An adaptive cooling method with smart flow regulation capacity based on shape memory alloy for multiple chips electronic system

Chiplets is a kind of electronic system consisting of multiple chips to achieve complex functions, which has more complicated thermal characteristics compared to the single-chip system. The application of conventional fixed cooling structures to cool the multi-chips system may result in local excessive cooling or insufficient cooling. To address the problem, a shape memory alloy (SMA) based adaptive cooling method with smart flow regulation capacity is proposed in this study. Based on the temperature-sensitive properties, the SMA valves installed in the flow path can adaptively adjust the flow resistance to achieve smart redistribution of the coolant, thereby regulating the cooling capacity for chips with different power consumptions.
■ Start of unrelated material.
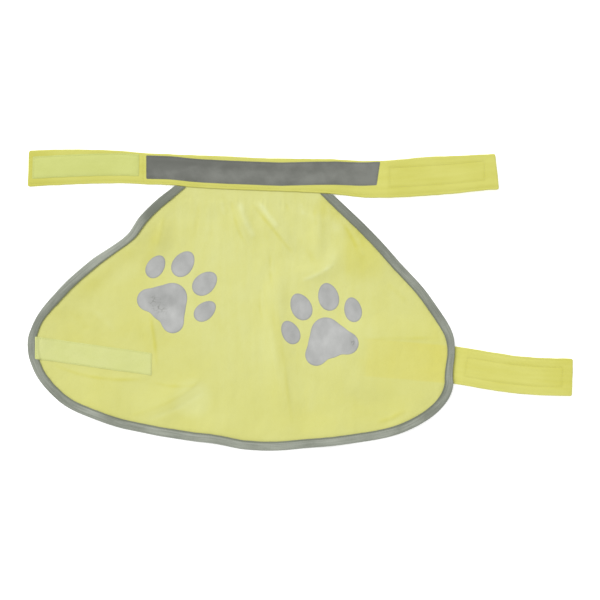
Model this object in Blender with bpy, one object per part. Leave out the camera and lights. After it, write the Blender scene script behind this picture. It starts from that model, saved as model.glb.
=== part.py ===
"""A dog's high-visibility vest, laid flat with its outer face up.

A bell-shaped back panel is bound round its edge in folded reflective tape. Its neck edge is held
between the two layers of a neck band, which runs on into two neck straps. A belly strap is sewn
under the panel at the right, and hook and loop tapes close neck and belly.

Metres, +Z up, lying on z = 0. +X runs from the left neck strap to the belly strap's end, and +Y
towards the neck. The tables are in millimetres, measured on the cloth as it lies.
"""

import bmesh
import bpy
from collections import namedtuple
from mathutils import Vector
from mathutils.bvhtree import BVHTree
from mathutils.geometry import interpolate_bezier, intersect_point_line
from mathutils.kdtree import KDTree

MM = 0.001
SHARP_ANGLE = 0.7

# Cloth
WALL = 0.0010  # one layer, and each lip or leg of a folded piece
STRAP_THICK = 0.0020  # two layers sewn together
HOOK_THICK = 0.0012
LOOP_THICK = 0.0016
STRIP_THICK = 0.0010
SEAM_GAP = 0.0003

# A fold grips the panel's edge: a leg below, a leg above, and the panel with a gap on each side between
GRIP = WALL + 2 * SEAM_GAP
FOLD_THICK = 2 * WALL + GRIP
EDGE_LIFT = WALL + SEAM_GAP  # what a leg under it lifts the panel by
BINDING_WIDTH = 0.0100
ROUND_OFF = 0.0007  # at the outer fold
TONGUE = 0.0100  # how far the panel's neck edge goes into the neck band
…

In this paper, the principle of the adaptive cooling method that can regulate the flow distribution is analyzed using flow resistance network model. According to the principle, a gap between the chip and liquid supply structure is introduced to enhance the regulation capacity of SMA valves and the simulation analysis is conducted to optimize the size of the gap. Subsequently, a test vehicle is assembled, and a test platform is built to experimentally verify the performance of the SMA-based adaptive cooling method. The experimental results demonstrate the adaptive regulation capacity of SMA valves on flow resistance and fluid distribution. The cooling capacity at high-power chips can be enhanced by sacrificing the cooling capacity at low-power chip, which can effectively solve the problem of local excessive cooling or insufficient cooling. According to our research, this adaptive cooling method holds promise for achieving the smart thermal management of multi-chips electronic systems.